_Short exercise_
Print every entry exactly as written.

_Input rows_

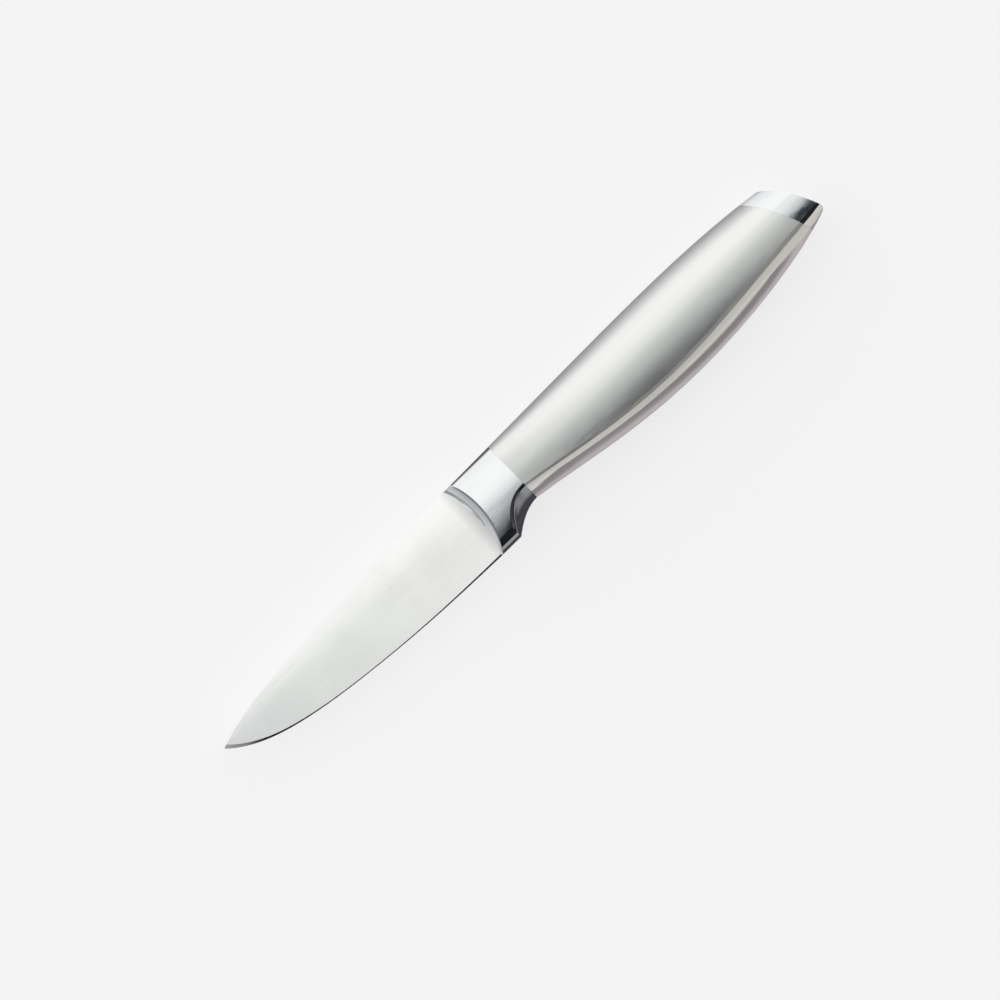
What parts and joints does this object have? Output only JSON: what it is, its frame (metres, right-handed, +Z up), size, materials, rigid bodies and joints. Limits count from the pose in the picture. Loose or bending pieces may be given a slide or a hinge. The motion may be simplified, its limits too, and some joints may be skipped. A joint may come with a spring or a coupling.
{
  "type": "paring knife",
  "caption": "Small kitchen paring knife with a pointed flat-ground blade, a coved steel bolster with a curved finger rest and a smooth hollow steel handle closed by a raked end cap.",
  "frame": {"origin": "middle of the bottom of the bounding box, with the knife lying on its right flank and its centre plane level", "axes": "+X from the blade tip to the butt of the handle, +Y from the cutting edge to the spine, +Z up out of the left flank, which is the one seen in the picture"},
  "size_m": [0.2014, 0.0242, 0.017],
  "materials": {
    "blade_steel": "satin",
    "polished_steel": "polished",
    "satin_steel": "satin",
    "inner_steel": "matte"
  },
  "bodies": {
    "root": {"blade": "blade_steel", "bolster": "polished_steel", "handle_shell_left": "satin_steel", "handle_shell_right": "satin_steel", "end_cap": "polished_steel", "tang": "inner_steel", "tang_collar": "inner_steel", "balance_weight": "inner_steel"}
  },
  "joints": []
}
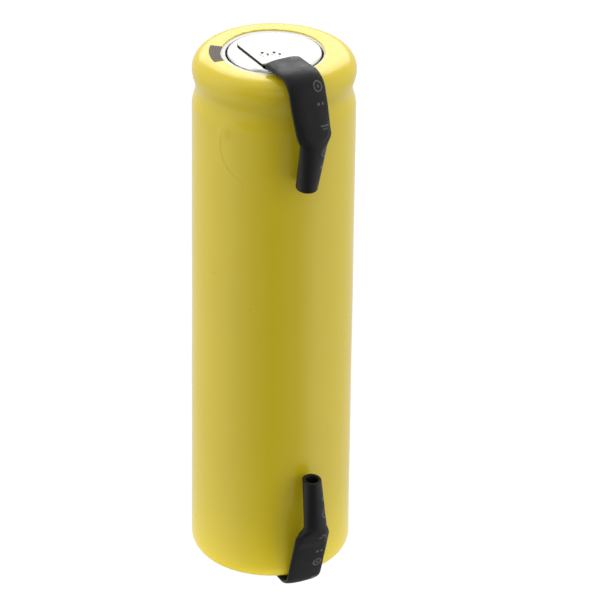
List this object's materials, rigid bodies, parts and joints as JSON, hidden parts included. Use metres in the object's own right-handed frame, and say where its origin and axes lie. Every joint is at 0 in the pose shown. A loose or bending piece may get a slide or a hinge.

_Problem solution_
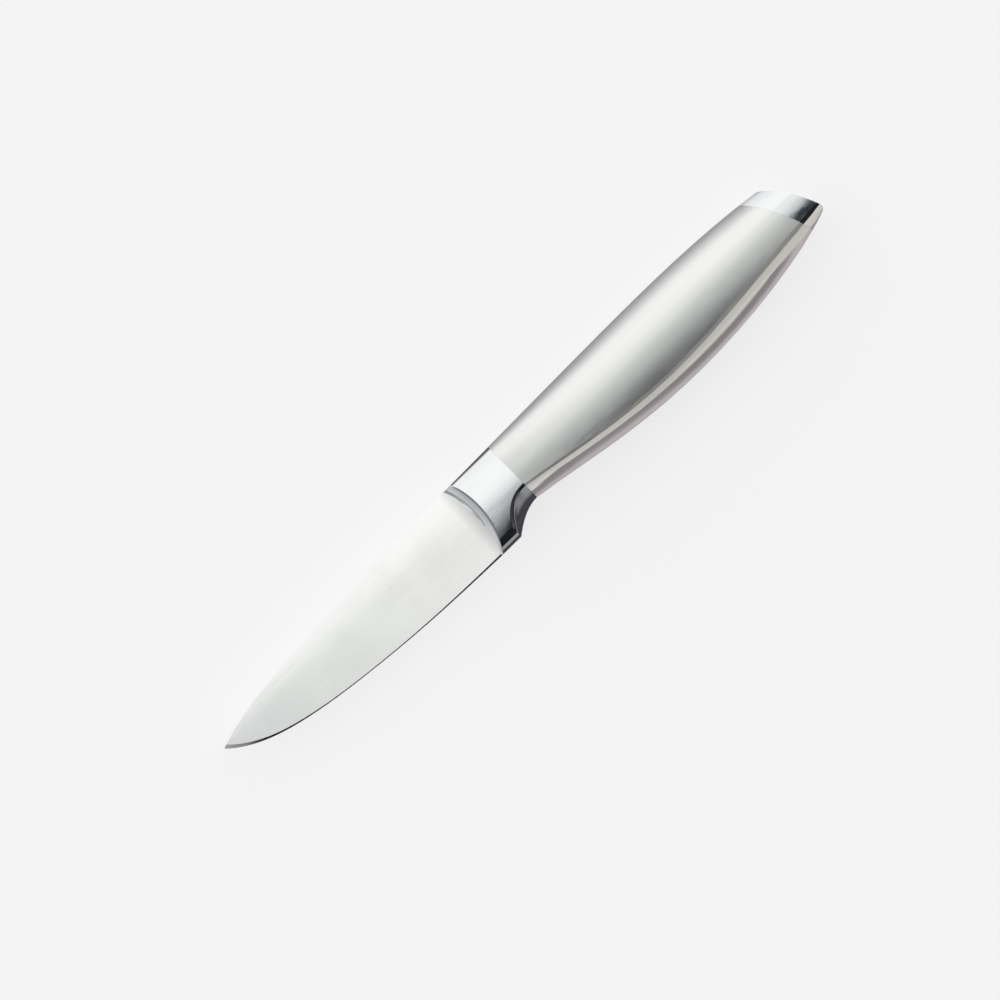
What parts and joints does this object have? Output only JSON: what it is, its frame (metres, right-handed, +Z up), size, materials, rigid bodies and joints. Limits count from the pose in the picture. Loose or bending pieces may be given a slide or a hinge. The motion may be simplified, its limits too, and some joints may be skipped. A joint may come with a spring or a coupling.
{
  "type": "paring knife",
  "caption": "Small kitchen paring knife with a pointed flat-ground blade, a coved steel bolster with a curved finger rest and a smooth hollow steel handle closed by a raked end cap.",
  "frame": {"origin": "middle of the bottom of the bounding box, with the knife lying on its right flank and its centre plane level", "axes": "+X from the blade tip to the butt of the handle, +Y from the cutting edge to the spine, +Z up out of the left flank, which is the one seen in the picture"},
  "size_m": [0.2014, 0.0242, 0.017],
  "materials": {
    "blade_steel": "satin",
    "polished_steel": "polished",
    "satin_steel": "satin",
    "inner_steel": "matte"
  },
  "bodies": {
    "root": {"blade": "blade_steel", "bolster": "polished_steel", "handle_shell_left": "satin_steel", "handle_shell_right": "satin_steel", "end_cap": "polished_steel", "tang": "inner_steel", "tang_collar": "inner_steel", "balance_weight": "inner_steel"}
  },
  "joints": []
}
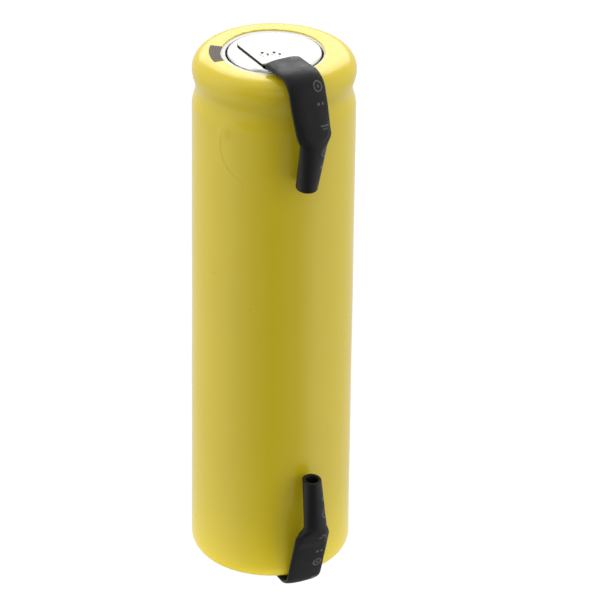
List this object's materials, rigid bodies, parts and joints as JSON, hidden parts included. Use metres in the object's own right-handed frame, and say where its origin and axes lie. Every joint is at 0 in the pose shown. A loose or bending piece may get a slide or a hinge.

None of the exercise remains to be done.